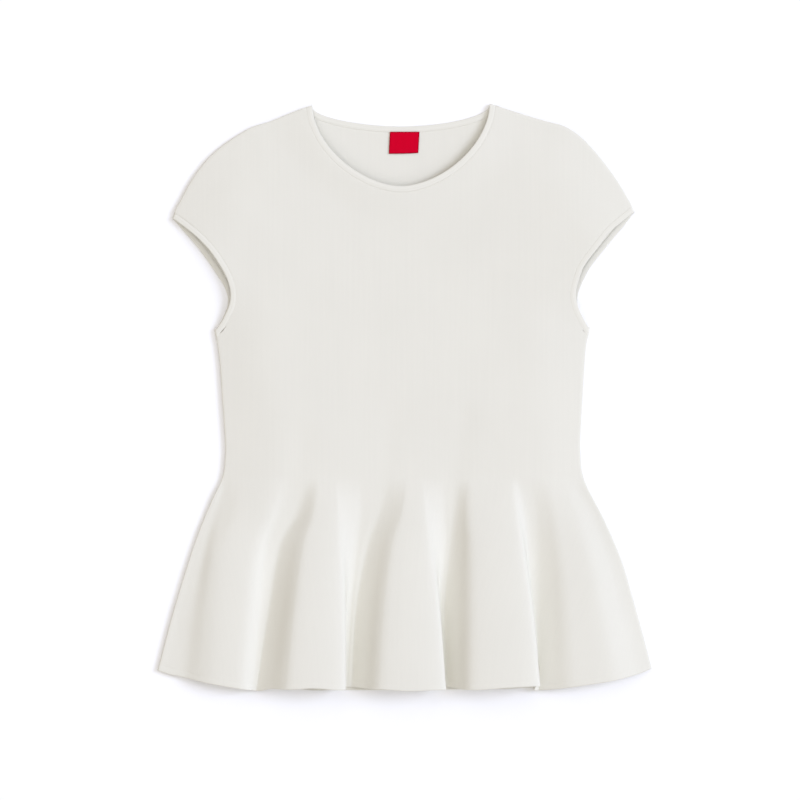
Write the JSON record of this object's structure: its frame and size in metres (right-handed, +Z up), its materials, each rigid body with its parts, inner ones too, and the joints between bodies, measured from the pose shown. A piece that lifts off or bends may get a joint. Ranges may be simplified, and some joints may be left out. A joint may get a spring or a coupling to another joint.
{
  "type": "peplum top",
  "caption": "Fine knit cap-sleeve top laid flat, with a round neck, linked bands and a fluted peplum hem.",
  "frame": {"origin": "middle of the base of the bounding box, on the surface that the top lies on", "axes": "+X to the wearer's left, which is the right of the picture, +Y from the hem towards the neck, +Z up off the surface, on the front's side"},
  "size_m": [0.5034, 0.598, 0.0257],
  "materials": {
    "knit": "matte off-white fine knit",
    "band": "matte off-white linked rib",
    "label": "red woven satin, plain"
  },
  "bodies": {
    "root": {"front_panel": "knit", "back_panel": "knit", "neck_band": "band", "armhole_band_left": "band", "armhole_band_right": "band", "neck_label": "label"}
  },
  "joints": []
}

◆ **OBJECTIVE**
Copy every line verbatim.

◆ **SOLUTION TO THIS TASK**
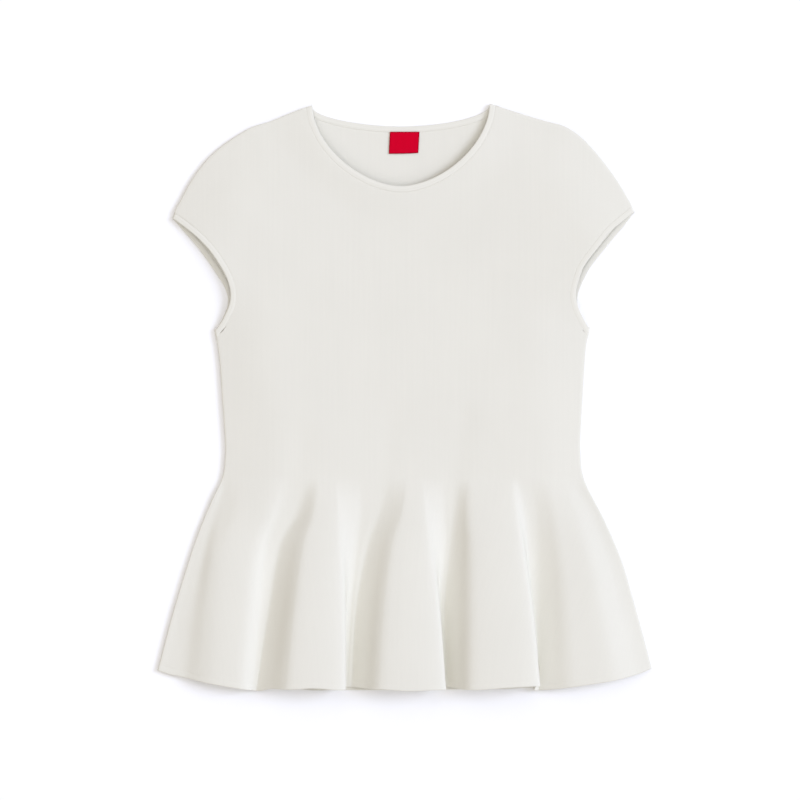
Write the JSON record of this object's structure: its frame and size in metres (right-handed, +Z up), its materials, each rigid body with its parts, inner ones too, and the joints between bodies, measured from the pose shown. A piece that lifts off or bends may get a joint. Ranges may be simplified, and some joints may be left out. A joint may get a spring or a coupling to another joint.
{
  "type": "peplum top",
  "caption": "Fine knit cap-sleeve top laid flat, with a round neck, linked bands and a fluted peplum hem.",
  "frame": {"origin": "middle of the base of the bounding box, on the surface that the top lies on", "axes": "+X to the wearer's left, which is the right of the picture, +Y from the hem towards the neck, +Z up off the surface, on the front's side"},
  "size_m": [0.5034, 0.598, 0.0257],
  "materials": {
    "knit": "matte off-white fine knit",
    "band": "matte off-white linked rib",
    "label": "red woven satin, plain"
  },
  "bodies": {
    "root": {"front_panel": "knit", "back_panel": "knit", "neck_band": "band", "armhole_band_left": "band", "armhole_band_right": "band", "neck_label": "label"}
  },
  "joints": []
}